No local architect could be found, and despite its gleaming vision of a glorious tomorrow, Astana has been criticised for harbouring a chilled street-level boringness in the middle of an inauspicious and windswept steppe.

Jonathan Aitken (yes, that one) wrote Nazarbayev and the Making of Kazakhstan referring to Astana (which means “capital”) as the ruler’s Versailles: and as if to express that sense of whimsy, the Bayterek Tower was built on a napkin drawing by the Nazarbayev. At the top, visitors can place their hands in a gold cast of the Navarbayev’s hand.

In a way, these gleaming planned cities exemplify the need for international kudos while fuelling grassroots tensions between the local and the global. The architectural concept of “critical regionalism” took hold in the 1980s, as a way to examine how a sense of place could be regained amid the growth of globalism. But as Brook says, there’s always an opportunity for fusion – even in China.

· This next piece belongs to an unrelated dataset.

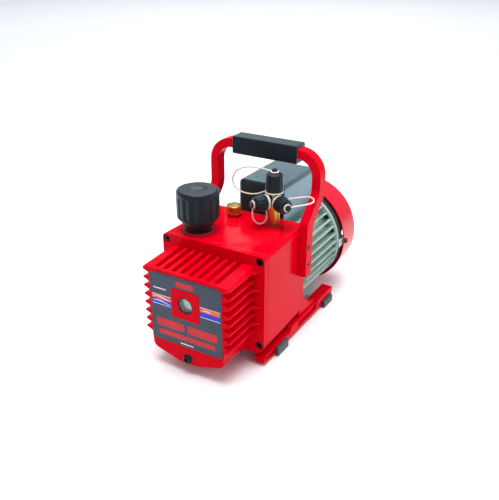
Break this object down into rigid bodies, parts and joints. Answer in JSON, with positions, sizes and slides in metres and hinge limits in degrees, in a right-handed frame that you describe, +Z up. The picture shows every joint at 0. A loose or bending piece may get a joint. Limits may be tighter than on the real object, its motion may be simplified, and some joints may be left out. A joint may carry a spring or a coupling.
{
  "type": "rotary vane vacuum pump",
  "caption": "Portable oil-sealed rotary vane vacuum pump with finned oil cover, sight glass, capped flare inlet, exhaust filter cap, carry handle and fan-cooled motor.",
  "frame": {"origin": "middle of the footprint box, on the floor", "axes": "+X to the right seen from the sight glass, +Y from the sight glass to the fan cover, +Z up"},
  "size_m": [0.168, 0.356, 0.2558],
  "materials": {
    "red_paint": "gloss enamel over a casting",
    "red_sheet": "gloss paint on pressed steel",
    "black_plastic": "moulded, satin, with fine texture",
    "slate_plastic": "moulded, semi-gloss",
    "grip_rubber": "matt foam rubber",
    "foot_rubber": "matt moulded rubber",
    "brass": "turned",
    "motor_aluminium": "cast and lightly coated",
    "black_casting": "satin black paint",
    "black_steel": "black oxide screws",
    "zinc_steel": "zinc plated",
    "machined_steel": "ground",
    "cast_iron": "machined",
    "electrical_steel": "laminated",
    "copper": "enamelled copper wire",
    "rotor_alloy": "laminations with cast end rings",
    "sight_glass": "clear, polished",
    "gasket": "nitrile rubber",
    "red_washer": "fibre and rubber washers",
    "label_film": "printed film",
    "strap_plastic": "translucent moulded nylon",
    "vane_composite": "phenolic composite",
    "filter_media": "filter felt",
    "spider_rubber": "urethane",
    "fan_plastic": "moulded nylon",
    "capacitor_shell": "moulded shell"
  },
  "bodies": {
    "root": {"main_casing": "red_paint", "cover_gasket": "gasket", "front_cover": "red_paint", "cover_screws": "black_steel", "sight_glass": "sight_glass", "sight_glass_target": "zinc_steel", "sight_glass_ring": "black_plastic", "face_label": "label_film", "fitting_washers": "red_washer", "exhaust_neck": "black_plastic", "exhaust_filter": "filter_media", "gas_ballast_valve": "brass", "inlet_manifold": "brass", "cap_strap_top": "strap_plastic", "cap_strap_right": "strap_plastic", "cap_strap_left": "strap_plastic", "handle_frame": "red_paint", "handle_screws": "black_steel", "handle_grip": "grip_rubber", "base_frame": "red_paint", "base_bolts": "zinc_steel", "rubber_feet": "foot_rubber", "motor_front_bell": "motor_aluminium", "motor_rear_bell": "black_casting", "motor_housing": "motor_aluminium", "stator_core": "electrical_steel", "stator_windings": "copper", "bearing_outer_races": "machined_steel", "fan_cover": "red_sheet", "fan_cover_screws": "black_steel", "pump_rear_plate": "cast_iron", "pump_centre_plate": "cast_iron", "pump_front_plate": "cast_iron", "pump_stator_high": "cast_iron", "pump_stator_low": "cast_iron", "shaft_seal": "gasket", "exhaust_valves": "machined_steel", "pump_bolts": "zinc_steel", "terminal_box": "slate_plastic", "terminal_box_screws": "black_steel", "run_capacitor": "capacitor_shell", "switch_frame": "black_plastic", "power_inlet": "black_plastic"},
    "rotor": {"motor_shaft": "machined_steel", "rotor_core": "rotor_alloy", "bearing_inner_races": "machined_steel", "cooling_fan": "fan_plastic", "coupling_hubs": "cast_iron", "coupling_spider": "spider_rubber", "pump_shaft": "machined_steel", "pump_rotors": "machined_steel", "pump_vanes": "vane_composite", "vane_springs": "machined_steel"},
    "exhaust_cap_body": {"exhaust_cap": "black_plastic"},
    "ballast_knob_body": {"gas_ballast_knob": "brass"},
    "top_cap_body": {"flare_cap_top": "black_plastic"},
    "right_cap_body": {"flare_cap_right": "black_plastic"},
    "left_cap_body": {"flare_cap_left": "black_plastic"},
    "drain_plug_body": {"drain_plug": "black_steel"},
    "rocker_body": {"rocker_switch": "black_plastic"}
  },
  "joints": [
    {"name": "motor_spin", "type": "hinge", "parent": "root", "child": "rotor", "pos_m": [0, 0, 0.084], "axis": [0, 1, 0], "continuous": true},
    {"name": "exhaust_cap_turn", "type": "hinge", "parent": "root", "child": "exhaust_cap_body", "pos_m": [-0.0392, -0.085, 0.19], "axis": [0, 0, 1], "range_deg": [0, 1080]},
    {"name": "gas_ballast_turn", "type": "hinge", "parent": "root", "child": "ballast_knob_body", "pos_m": [-0.0256, -0.0202, 0.165], "axis": [0, 0, 1], "range_deg": [0, 540]},
    {"name": "top_cap_turn", "type": "hinge", "parent": "root", "child": "top_cap_body", "pos_m": [0.0358, -0.0212, 0.215], "axis": [0, 0, 1], "range_deg": [0, 1440]},
    {"name": "right_cap_turn", "type": "hinge", "parent": "root", "child": "right_cap_body", "pos_m": [0.0358, -0.0212, 0.19], "axis": [0.866, -0.5, 0], "range_deg": [0, 1080]},
    {"name": "left_cap_turn", "type": "hinge", "parent": "root", "child": "left_cap_body", "pos_m": [0.0358, -0.0212, 0.19], "axis": [-0.5, -0.866, 0], "range_deg": [0, 1080]},
    {"name": "drain_plug_turn", "type": "hinge", "parent": "root", "child": "drain_plug_body", "pos_m": [0, -0.174, 0.023], "axis": [0, -1, 0], "range_deg": [0, 1800]},
    {"name": "power_switch_rock", "type": "hinge", "parent": "root", "child": "rocker_body", "pos_m": [-0.016, 0.098, 0.17], "axis": [-1, 0, 0], "range_deg": [0, 14]}
  ]
}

“The speed of construction there is astonishing,” he says. “But even now the Chinese are starting to want something that riffs on regionalism. They’re now making reference to past dynasties and at the higher end of the debate, trying to integrate aspects of China’s architectural history into these tall buildings.”

It’s also the reason why in the Gulf one finds “a certain degree of Arabian Nights and Scheherazade-style fantasy-making”, as Brook puts it, and there’ll surely a bit of that in the NAC.

And there is cause of optimism. Although Chandigarh’s concrete hasn’t aged well, it is now a heritage city that attracts tourists and whose manhole covers and chairs have been nicked to end up at auctions in the west, as if they were antiquities.

Might this be the fate of the NAC? It’s too early to tell, but David Sims isn’t optimistic, thinking that the “new capital is most likely to develop slowly into a sterile, half-filled government zone surrounded by mostly vacant stretches of stalled private developer projects, with the odd isolated success”.

All bets are currently on as to whether Sisi City will be the new Dubai or a case of “Look on my works, ye mighty, and despair”.